--- begin ---

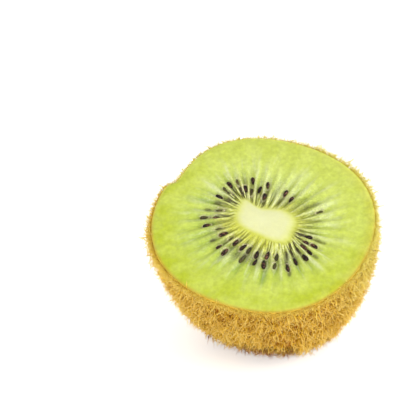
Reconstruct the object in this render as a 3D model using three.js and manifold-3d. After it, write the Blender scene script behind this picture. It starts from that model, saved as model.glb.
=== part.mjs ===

--- end ---
--- begin ---

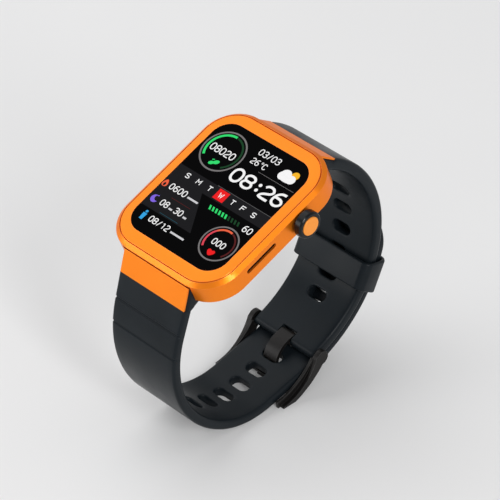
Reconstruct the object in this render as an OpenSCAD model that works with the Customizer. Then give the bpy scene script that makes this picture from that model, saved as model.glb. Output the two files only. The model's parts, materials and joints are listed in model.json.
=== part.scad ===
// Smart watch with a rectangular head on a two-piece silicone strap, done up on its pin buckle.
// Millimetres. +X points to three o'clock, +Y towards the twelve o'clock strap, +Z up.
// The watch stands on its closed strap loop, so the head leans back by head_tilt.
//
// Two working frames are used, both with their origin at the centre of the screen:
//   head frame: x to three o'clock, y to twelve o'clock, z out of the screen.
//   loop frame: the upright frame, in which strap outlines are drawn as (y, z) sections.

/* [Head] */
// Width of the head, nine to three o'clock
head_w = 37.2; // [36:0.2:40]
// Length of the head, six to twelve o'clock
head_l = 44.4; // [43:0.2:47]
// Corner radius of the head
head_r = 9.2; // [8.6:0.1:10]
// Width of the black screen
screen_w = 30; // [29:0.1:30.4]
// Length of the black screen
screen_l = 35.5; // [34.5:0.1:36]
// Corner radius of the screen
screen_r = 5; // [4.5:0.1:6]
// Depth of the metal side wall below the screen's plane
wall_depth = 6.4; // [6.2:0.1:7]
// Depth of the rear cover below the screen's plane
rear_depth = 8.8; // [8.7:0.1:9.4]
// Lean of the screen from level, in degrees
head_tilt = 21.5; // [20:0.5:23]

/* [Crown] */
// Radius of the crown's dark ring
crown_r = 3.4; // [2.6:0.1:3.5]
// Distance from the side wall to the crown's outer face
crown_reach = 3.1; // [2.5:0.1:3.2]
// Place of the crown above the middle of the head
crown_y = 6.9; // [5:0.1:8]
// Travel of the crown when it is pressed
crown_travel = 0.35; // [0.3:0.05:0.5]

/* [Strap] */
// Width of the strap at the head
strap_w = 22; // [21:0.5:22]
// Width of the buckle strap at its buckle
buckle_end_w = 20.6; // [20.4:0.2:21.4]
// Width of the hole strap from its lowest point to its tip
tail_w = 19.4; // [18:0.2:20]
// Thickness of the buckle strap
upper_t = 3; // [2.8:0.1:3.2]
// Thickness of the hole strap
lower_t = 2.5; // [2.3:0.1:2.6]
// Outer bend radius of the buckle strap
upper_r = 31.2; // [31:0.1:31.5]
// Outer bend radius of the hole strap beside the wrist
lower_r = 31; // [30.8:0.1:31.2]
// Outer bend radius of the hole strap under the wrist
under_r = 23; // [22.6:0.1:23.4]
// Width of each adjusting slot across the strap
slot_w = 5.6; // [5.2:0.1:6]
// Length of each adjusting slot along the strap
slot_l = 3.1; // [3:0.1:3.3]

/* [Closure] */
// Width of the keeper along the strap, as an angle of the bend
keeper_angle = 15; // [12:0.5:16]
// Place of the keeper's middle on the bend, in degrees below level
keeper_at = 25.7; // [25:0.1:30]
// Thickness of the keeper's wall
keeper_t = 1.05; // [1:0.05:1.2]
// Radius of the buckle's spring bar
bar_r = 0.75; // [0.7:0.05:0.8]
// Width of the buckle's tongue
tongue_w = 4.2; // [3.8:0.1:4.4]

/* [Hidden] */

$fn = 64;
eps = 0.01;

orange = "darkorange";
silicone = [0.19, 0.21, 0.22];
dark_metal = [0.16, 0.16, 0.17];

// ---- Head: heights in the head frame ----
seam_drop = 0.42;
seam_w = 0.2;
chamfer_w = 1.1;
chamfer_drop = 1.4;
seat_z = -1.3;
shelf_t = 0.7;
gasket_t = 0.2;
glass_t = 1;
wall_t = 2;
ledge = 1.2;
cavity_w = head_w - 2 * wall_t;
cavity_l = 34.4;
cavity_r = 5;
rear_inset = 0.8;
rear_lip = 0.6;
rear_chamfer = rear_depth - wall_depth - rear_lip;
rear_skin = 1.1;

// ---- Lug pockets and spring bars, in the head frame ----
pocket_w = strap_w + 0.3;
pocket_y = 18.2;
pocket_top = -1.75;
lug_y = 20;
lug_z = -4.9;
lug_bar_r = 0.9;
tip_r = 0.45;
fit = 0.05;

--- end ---

Make a tally of the lines in this data that include the string "Reconstruct", and answer with that tally alone.

2